◆ **Stated task**
Write out each line from the data below that includes the word "lifts".

(Records that describe objects)
··········
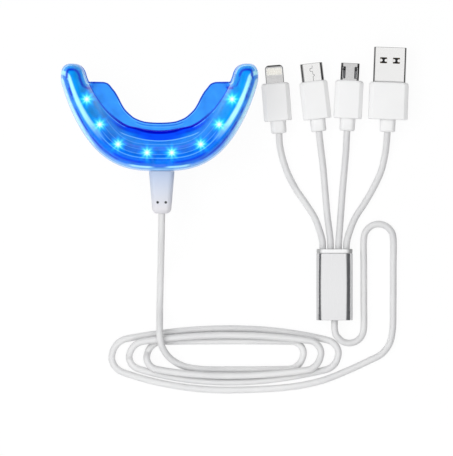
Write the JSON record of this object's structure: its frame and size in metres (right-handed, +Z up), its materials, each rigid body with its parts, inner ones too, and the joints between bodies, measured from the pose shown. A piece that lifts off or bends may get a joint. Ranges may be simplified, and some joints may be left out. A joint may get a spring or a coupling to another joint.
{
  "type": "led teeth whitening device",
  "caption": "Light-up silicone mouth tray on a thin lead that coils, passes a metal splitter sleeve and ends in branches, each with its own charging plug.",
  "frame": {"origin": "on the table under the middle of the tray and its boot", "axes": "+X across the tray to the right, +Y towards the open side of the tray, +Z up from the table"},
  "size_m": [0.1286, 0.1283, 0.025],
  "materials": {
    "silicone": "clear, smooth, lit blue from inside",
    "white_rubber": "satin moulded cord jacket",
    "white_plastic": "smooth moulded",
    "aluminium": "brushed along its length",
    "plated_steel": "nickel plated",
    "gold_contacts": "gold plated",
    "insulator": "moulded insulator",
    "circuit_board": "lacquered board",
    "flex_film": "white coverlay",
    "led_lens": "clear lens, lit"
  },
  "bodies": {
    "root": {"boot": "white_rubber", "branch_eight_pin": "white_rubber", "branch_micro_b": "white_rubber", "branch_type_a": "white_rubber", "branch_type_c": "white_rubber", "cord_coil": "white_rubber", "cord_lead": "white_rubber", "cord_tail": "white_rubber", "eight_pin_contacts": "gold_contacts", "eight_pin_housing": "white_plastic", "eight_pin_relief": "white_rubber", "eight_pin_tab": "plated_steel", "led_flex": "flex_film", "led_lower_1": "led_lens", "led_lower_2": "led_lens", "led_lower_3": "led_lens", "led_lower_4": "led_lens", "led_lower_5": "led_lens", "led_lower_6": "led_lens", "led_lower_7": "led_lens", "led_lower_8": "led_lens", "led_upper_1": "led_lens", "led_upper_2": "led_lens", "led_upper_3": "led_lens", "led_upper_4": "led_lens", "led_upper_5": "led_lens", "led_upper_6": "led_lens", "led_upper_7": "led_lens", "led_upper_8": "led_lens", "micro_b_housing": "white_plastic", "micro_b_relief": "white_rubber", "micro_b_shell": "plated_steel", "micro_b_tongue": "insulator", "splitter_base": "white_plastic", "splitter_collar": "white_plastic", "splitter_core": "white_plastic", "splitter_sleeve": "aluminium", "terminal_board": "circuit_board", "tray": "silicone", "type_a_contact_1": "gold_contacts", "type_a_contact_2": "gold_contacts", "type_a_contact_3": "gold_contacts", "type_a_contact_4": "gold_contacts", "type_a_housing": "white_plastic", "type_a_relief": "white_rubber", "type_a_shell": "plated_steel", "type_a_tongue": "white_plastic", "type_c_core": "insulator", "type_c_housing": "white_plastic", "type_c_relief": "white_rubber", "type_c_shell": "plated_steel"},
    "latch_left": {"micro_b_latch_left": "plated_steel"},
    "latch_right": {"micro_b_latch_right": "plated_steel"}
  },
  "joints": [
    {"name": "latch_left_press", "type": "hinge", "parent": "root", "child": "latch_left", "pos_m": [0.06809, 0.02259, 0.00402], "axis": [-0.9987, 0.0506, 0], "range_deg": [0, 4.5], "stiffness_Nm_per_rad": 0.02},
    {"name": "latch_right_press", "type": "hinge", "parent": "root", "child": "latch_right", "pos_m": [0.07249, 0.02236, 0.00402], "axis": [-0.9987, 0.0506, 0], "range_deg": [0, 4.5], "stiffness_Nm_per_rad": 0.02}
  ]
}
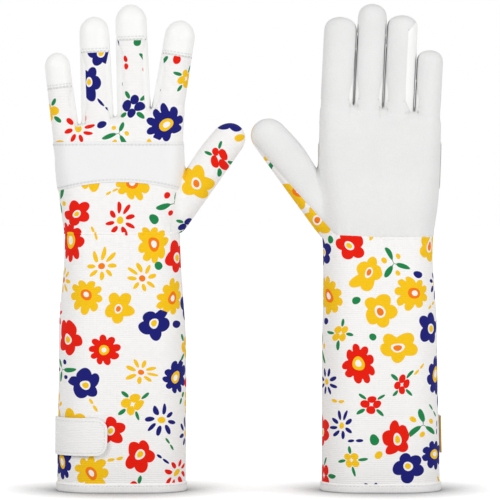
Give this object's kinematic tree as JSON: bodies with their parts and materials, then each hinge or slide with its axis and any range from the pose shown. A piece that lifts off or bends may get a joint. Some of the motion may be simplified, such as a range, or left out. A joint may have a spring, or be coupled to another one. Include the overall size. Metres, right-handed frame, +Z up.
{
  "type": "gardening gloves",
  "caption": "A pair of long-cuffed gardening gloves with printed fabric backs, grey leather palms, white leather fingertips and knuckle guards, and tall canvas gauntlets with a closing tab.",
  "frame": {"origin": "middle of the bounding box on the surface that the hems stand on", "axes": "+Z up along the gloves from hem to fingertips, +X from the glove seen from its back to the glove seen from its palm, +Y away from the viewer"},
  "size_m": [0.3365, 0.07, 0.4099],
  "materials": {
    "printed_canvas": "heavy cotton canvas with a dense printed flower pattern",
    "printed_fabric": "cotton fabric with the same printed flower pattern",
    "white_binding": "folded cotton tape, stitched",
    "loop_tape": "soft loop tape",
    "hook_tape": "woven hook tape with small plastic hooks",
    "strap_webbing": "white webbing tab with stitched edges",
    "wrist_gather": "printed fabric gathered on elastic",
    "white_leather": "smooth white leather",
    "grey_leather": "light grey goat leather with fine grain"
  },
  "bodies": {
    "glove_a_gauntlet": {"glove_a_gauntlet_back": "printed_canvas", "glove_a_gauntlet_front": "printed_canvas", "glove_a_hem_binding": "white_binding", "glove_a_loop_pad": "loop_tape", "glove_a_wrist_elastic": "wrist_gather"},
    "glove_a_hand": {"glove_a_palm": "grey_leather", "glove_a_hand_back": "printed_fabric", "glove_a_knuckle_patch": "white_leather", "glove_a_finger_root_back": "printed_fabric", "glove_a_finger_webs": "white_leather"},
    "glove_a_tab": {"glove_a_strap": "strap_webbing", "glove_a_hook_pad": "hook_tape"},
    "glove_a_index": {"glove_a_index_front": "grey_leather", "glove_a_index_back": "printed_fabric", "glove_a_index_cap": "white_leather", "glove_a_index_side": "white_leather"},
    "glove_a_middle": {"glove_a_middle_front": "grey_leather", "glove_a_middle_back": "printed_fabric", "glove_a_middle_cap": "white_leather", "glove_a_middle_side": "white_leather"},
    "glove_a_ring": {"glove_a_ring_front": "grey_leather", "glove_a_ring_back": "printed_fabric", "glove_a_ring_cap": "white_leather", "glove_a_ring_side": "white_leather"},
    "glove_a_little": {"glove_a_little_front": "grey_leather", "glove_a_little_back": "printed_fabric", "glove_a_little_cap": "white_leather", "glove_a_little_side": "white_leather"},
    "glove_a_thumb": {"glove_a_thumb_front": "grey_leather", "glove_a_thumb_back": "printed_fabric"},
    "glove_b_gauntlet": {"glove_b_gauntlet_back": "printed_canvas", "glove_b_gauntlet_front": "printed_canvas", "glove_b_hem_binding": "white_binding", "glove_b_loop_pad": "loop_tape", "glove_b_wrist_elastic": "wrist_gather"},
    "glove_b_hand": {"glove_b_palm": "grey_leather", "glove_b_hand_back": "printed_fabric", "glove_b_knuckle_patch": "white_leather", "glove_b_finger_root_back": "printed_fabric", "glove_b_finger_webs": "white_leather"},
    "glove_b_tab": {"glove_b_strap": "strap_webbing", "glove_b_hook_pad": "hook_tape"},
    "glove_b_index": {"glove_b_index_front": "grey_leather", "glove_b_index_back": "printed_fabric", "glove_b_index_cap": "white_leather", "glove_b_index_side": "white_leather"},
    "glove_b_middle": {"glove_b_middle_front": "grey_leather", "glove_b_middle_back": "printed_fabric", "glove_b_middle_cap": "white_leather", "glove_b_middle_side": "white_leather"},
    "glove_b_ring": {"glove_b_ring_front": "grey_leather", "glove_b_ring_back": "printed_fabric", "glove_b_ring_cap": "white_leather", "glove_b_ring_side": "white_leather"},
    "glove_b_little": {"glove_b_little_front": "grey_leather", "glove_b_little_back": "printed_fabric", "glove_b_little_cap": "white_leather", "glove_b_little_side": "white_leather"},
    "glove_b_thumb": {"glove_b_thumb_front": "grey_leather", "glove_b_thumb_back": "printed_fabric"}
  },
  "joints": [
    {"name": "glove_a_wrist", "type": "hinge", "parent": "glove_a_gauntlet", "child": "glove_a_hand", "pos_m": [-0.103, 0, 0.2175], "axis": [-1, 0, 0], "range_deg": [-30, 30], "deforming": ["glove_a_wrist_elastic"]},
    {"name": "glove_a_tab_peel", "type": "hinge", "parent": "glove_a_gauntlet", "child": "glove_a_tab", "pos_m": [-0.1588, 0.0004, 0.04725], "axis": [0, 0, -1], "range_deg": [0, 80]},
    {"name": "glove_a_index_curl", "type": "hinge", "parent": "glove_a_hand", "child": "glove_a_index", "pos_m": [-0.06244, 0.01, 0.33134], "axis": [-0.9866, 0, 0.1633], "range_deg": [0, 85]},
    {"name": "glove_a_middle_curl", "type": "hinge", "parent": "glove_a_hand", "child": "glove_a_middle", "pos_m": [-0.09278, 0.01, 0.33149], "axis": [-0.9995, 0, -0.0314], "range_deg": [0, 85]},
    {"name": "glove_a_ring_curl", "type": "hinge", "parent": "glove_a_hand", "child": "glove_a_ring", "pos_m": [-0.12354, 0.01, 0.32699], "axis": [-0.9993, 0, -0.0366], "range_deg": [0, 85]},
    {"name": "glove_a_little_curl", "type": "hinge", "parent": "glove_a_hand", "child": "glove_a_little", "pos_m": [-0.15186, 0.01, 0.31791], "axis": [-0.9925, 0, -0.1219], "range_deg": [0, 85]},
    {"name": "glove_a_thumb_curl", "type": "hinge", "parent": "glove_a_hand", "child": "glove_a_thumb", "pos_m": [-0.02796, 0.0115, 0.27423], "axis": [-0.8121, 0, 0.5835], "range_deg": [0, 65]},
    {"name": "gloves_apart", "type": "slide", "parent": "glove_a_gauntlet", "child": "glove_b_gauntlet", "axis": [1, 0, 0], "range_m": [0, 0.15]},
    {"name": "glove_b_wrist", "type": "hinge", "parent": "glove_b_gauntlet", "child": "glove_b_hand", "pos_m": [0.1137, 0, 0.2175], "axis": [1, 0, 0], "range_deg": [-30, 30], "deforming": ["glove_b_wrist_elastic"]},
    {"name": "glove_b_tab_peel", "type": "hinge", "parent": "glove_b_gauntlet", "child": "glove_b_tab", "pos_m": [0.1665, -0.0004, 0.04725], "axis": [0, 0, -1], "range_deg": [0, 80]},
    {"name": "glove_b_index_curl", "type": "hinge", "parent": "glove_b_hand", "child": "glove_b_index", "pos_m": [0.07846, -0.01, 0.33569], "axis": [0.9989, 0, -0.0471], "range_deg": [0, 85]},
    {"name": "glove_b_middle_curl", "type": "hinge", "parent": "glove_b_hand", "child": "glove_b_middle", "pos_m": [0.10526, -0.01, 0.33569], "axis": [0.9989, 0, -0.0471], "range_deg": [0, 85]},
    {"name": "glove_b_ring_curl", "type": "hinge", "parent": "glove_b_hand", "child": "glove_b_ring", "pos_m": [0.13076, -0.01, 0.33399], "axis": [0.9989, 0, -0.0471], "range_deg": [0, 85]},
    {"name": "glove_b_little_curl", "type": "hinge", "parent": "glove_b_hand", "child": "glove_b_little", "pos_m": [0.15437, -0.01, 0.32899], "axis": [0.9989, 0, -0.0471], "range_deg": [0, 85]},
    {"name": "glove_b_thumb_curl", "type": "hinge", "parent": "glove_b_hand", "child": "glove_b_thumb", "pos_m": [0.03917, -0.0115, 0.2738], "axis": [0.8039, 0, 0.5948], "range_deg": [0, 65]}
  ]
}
··········
◆ **Output of the task**
Write the JSON record of this object's structure: its frame and size in metres (right-handed, +Z up), its materials, each rigid body with its parts, inner ones too, and the joints between bodies, measured from the pose shown. A piece that lifts off or bends may get a joint. Ranges may be simplified, and some joints may be left out. A joint may get a spring or a coupling to another joint.
Give this object's kinematic tree as JSON: bodies with their parts and materials, then each hinge or slide with its axis and any range from the pose shown. A piece that lifts off or bends may get a joint. Some of the motion may be simplified, such as a range, or left out. A joint may have a spring, or be coupled to another one. Include the overall size. Metres, right-handed frame, +Z up.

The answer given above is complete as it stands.